Hi Jarvis! Thanks for your suggestion, but I tried already the tf package and it is also changing the original orientation.

I kept the original indices of the Eigen implementation.

What I am doing now is to send the rotation matrix via ros msg to my main c++ node and converting there to quaternions also using the tf library. This works, but I really do not understand the difference between my python and the Eigen implementation.

( 2021-10-07 11:42:06 -0600 )edit

transformations.py has been around for a long time. Age does not make perfect per se, but I'd be surprised if there wouldn't be more reports about quaternion_from_matrix(..) not working as it should.

I'm not saying you're not seeing what you're seeing, but with code of this age and history of use, personally I would doubt my own use of it before something else.

( 2021-10-07 12:00:05 -0600 )edit

Hi gvdhoorn! I totally agree with you. Probably I made a stupid mistake along the way, but I can not think of one.

I edited the question.

( 2021-10-07 13:27:38 -0600 )edit
1

Without seeing what you did in your C++ code and how you are sending your transforms it's impossible to guess at what you might be doing wrong. However, I will say that Eigen natively seems to agree perfectly with Python's result in the numerical example you added to the original question. https://replit.com/@JarvisSchultz/Tru...:

\$ ./main
Rotation Matrix:
0.117833 -0.119897  0.985769
0.689714   0.72406 0.0056211
-0.714429  0.679237  0.168013
Quaternion:
0.237571
0.599628
0.285534
0.708856

( 2021-10-07 17:09:02 -0600 )edit

Jarvis you are right! I was very sure that the problem lies in the calculation of the quaternions and the rest of the code is spread through different functions and nodes, which would make it difficult to post it here.

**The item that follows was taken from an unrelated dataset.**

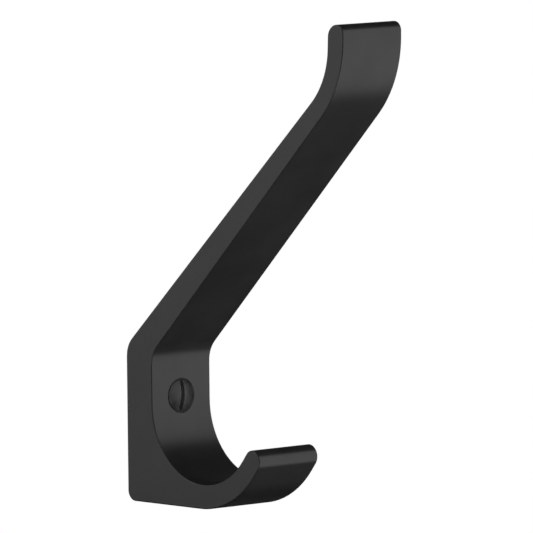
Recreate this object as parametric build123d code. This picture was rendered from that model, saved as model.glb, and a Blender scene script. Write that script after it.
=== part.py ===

Still thank you a lot for your help!

( 2021-10-08 03:01:04 -0600 )edit

With the help of Jarvis I found the problem. I am using 3 directional vectors to construct my rotational matrix vx, vy and vz. As their dimensions are [0,3] transposing them has no effect because the first dimension is zero.

    vx = ndarray([1, 2, 3])
print(vx.T)
>>> [1, 2, 3]


So I built my rotation matrix wrong:

vx = ndarray([1, 2, 3])
vy = ndarray([4, 5, 6])
vz = ndarray([7, 8, 9])

R = np.asarray([vx.T, vy.T, vz.T], dtype=np.float64)
>>> [[1, 2, 3]
[4, 5, 6]
[7, 8, 9]


One solution would be:

R = np.asarray(np.column_stack((vx, vy, vz)), dtype=np.float64)
>>> [[1, 4, 7]
[2, 5, 8]
[3, 6, 9]


As the rotation matrix was wrong every algorithm calculated different quaternions with different orientations, which led me think that the problem lies there.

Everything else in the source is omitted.